[Start of RECORDED INFORMATION]

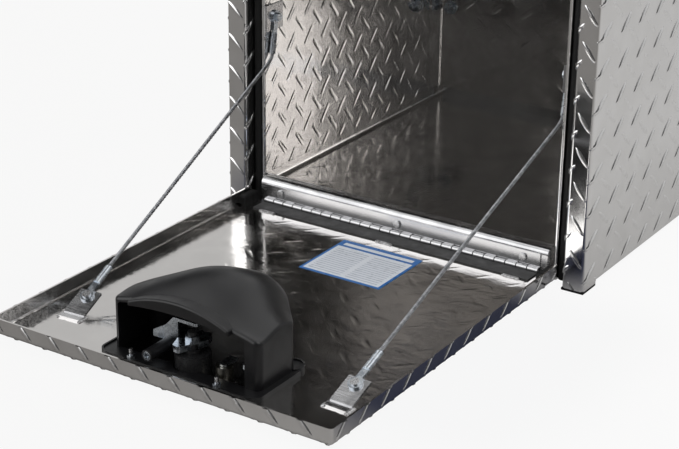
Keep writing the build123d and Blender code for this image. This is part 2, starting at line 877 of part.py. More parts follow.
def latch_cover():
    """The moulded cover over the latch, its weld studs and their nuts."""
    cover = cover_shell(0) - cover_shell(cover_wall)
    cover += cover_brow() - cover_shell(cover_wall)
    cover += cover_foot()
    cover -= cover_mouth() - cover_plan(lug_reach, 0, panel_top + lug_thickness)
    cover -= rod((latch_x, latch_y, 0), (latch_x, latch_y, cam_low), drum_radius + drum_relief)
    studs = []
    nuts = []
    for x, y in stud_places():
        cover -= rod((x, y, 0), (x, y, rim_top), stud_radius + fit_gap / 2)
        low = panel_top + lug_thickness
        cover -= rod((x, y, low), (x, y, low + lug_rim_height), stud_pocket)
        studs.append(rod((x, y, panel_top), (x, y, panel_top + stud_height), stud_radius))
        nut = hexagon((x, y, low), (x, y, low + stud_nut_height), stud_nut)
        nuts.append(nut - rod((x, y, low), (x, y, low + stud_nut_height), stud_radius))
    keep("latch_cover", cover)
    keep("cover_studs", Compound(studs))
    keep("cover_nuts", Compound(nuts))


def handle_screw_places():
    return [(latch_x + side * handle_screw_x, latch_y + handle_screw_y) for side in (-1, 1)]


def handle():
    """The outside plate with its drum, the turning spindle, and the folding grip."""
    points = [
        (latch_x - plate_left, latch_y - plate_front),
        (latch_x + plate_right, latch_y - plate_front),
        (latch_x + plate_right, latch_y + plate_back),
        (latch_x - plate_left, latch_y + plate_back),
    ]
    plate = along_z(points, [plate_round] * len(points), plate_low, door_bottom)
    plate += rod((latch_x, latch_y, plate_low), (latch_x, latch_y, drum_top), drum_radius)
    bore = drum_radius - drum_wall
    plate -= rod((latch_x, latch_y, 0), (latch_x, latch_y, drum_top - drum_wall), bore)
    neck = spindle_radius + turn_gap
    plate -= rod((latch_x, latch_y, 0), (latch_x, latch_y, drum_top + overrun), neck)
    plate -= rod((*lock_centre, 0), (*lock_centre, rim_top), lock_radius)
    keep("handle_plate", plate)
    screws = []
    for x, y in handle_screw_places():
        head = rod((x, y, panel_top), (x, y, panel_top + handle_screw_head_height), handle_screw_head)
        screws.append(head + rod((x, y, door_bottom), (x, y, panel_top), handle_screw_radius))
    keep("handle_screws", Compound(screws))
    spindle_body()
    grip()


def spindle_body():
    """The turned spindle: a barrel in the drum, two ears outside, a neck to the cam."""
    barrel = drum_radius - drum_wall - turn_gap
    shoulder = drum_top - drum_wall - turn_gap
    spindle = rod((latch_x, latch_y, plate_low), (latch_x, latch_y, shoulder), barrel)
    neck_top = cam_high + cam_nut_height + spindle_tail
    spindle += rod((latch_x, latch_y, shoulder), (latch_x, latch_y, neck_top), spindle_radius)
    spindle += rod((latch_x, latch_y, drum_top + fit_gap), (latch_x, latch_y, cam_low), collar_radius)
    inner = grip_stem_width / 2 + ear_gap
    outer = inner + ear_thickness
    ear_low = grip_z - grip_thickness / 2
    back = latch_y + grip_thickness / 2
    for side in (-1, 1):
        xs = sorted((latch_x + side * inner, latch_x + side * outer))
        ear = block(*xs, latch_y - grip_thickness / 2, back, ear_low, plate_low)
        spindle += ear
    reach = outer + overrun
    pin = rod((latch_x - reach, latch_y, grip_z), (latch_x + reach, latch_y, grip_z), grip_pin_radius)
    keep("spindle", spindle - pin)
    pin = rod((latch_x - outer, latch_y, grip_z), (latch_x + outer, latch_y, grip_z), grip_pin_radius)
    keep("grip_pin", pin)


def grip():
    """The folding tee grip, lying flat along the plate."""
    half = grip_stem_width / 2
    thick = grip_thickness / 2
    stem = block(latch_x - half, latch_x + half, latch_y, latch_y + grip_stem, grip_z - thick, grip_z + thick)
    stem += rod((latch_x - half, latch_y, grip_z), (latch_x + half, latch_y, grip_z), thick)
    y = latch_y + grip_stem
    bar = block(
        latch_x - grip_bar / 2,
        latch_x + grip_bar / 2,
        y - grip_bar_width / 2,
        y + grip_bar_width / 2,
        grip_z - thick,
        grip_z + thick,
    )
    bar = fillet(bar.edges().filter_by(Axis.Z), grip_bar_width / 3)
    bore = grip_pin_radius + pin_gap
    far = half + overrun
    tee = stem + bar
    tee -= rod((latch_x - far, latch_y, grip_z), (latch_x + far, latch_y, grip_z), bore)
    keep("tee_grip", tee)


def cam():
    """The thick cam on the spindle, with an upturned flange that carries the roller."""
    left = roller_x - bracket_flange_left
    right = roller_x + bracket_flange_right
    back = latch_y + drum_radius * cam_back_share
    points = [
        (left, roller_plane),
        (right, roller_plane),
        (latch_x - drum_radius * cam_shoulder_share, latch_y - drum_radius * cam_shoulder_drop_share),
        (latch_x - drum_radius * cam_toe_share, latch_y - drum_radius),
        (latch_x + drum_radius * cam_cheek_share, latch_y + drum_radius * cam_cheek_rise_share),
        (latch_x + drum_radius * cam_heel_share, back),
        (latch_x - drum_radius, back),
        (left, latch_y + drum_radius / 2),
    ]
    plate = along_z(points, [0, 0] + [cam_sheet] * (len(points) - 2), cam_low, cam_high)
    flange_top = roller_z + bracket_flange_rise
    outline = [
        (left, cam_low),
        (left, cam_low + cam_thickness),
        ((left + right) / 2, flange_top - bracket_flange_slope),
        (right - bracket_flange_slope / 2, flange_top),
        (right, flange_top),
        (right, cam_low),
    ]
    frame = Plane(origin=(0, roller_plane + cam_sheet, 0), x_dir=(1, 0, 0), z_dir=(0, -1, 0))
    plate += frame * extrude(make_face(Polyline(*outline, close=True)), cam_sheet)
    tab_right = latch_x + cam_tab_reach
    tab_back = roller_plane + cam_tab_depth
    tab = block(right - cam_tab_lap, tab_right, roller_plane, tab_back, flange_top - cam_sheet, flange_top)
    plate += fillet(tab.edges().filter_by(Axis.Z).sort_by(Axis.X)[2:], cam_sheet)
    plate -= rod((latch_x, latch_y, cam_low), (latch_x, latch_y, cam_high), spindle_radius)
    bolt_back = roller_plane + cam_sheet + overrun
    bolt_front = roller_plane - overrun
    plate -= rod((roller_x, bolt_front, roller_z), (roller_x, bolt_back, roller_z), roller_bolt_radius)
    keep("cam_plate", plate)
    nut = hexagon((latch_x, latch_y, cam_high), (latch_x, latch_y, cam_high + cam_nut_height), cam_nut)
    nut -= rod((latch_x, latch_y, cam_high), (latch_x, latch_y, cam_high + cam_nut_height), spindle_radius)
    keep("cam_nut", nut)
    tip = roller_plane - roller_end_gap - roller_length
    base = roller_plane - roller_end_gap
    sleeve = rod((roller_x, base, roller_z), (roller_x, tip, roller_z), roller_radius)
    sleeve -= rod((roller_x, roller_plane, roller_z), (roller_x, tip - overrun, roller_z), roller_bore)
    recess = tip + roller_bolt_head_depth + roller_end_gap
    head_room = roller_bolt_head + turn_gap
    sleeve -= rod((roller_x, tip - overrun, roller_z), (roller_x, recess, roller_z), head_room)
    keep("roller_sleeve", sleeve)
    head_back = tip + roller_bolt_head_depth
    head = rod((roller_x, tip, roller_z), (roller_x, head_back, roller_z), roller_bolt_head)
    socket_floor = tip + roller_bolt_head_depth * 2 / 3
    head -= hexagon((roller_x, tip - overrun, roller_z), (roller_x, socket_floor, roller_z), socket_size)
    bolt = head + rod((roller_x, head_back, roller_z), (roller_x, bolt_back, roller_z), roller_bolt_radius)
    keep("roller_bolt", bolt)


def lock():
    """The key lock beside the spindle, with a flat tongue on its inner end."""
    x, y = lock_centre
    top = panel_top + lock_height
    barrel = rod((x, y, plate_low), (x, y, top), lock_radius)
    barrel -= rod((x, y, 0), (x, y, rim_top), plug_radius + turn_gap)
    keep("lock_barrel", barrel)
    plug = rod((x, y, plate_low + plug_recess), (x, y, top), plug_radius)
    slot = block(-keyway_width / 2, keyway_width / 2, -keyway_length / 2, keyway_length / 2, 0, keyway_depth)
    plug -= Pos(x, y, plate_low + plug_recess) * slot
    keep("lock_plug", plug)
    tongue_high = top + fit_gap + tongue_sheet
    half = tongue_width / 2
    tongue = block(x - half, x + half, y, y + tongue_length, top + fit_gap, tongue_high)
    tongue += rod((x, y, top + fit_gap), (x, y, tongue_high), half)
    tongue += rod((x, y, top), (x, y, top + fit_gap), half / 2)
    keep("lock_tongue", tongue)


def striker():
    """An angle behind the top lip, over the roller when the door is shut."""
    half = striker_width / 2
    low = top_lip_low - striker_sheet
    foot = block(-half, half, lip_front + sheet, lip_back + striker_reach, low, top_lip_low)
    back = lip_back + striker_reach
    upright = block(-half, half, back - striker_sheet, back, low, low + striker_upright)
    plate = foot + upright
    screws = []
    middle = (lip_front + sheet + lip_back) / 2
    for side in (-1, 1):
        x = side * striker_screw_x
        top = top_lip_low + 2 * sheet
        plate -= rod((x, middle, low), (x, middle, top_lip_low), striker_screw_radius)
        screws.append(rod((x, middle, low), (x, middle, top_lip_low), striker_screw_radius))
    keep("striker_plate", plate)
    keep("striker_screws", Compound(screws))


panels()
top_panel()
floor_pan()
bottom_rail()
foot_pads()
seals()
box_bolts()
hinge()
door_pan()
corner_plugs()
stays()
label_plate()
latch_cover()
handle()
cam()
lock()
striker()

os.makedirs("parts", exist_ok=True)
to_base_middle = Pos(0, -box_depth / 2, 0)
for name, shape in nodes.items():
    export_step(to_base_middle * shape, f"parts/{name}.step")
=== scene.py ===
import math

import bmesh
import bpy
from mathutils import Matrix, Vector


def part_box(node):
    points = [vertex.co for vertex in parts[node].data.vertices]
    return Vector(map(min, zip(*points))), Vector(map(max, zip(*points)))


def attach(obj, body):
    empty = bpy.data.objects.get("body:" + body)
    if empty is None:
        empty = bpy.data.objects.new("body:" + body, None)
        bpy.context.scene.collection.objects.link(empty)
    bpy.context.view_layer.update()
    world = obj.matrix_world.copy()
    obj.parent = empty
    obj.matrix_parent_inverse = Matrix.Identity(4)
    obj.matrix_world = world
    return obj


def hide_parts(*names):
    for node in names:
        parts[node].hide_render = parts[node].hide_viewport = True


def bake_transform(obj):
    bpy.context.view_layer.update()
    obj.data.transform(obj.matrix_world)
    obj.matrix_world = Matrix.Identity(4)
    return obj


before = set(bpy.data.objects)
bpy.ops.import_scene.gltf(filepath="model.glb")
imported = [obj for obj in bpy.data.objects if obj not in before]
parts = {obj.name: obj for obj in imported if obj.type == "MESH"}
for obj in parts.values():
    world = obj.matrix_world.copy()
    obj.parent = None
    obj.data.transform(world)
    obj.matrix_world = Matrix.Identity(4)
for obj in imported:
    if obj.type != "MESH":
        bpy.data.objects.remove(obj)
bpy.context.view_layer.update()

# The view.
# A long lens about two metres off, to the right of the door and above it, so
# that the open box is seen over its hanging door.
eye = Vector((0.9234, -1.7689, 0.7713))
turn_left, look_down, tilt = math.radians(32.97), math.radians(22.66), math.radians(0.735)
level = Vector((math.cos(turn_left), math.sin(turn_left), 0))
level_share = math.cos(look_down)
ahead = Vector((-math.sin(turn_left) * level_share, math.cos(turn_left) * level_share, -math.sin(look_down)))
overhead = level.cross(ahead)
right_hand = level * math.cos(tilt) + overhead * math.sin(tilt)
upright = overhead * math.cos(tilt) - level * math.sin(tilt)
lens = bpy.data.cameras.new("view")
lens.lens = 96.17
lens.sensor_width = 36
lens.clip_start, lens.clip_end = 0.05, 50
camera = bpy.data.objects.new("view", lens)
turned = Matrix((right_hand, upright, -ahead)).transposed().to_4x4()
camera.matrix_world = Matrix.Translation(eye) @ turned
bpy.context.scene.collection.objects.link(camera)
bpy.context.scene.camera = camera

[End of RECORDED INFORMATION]

WRITTEN REQUEST
Repeat exactly the lines running from the one with "floor_pan()" through the one with "obj.parent = None", both included.

CORRECT RESPONSE
floor_pan()
bottom_rail()
foot_pads()
seals()
box_bolts()
hinge()
door_pan()
corner_plugs()
stays()
label_plate()
latch_cover()
handle()
cam()
lock()
striker()

os.makedirs("parts", exist_ok=True)
to_base_middle = Pos(0, -box_depth / 2, 0)
for name, shape in nodes.items():
    export_step(to_base_middle * shape, f"parts/{name}.step")
=== scene.py ===
import math

import bmesh
import bpy
from mathutils import Matrix, Vector


def part_box(node):
    points = [vertex.co for vertex in parts[node].data.vertices]
    return Vector(map(min, zip(*points))), Vector(map(max, zip(*points)))


def attach(obj, body):
    empty = bpy.data.objects.get("body:" + body)
    if empty is None:
        empty = bpy.data.objects.new("body:" + body, None)
        bpy.context.scene.collection.objects.link(empty)
    bpy.context.view_layer.update()
    world = obj.matrix_world.copy()
    obj.parent = empty
    obj.matrix_parent_inverse = Matrix.Identity(4)
    obj.matrix_world = world
    return obj


def hide_parts(*names):
    for node in names:
        parts[node].hide_render = parts[node].hide_viewport = True


def bake_transform(obj):
    bpy.context.view_layer.update()
    obj.data.transform(obj.matrix_world)
    obj.matrix_world = Matrix.Identity(4)
    return obj


before = set(bpy.data.objects)
bpy.ops.import_scene.gltf(filepath="model.glb")
imported = [obj for obj in bpy.data.objects if obj not in before]
parts = {obj.name: obj for obj in imported if obj.type == "MESH"}
for obj in parts.values():
    world = obj.matrix_world.copy()
    obj.parent = None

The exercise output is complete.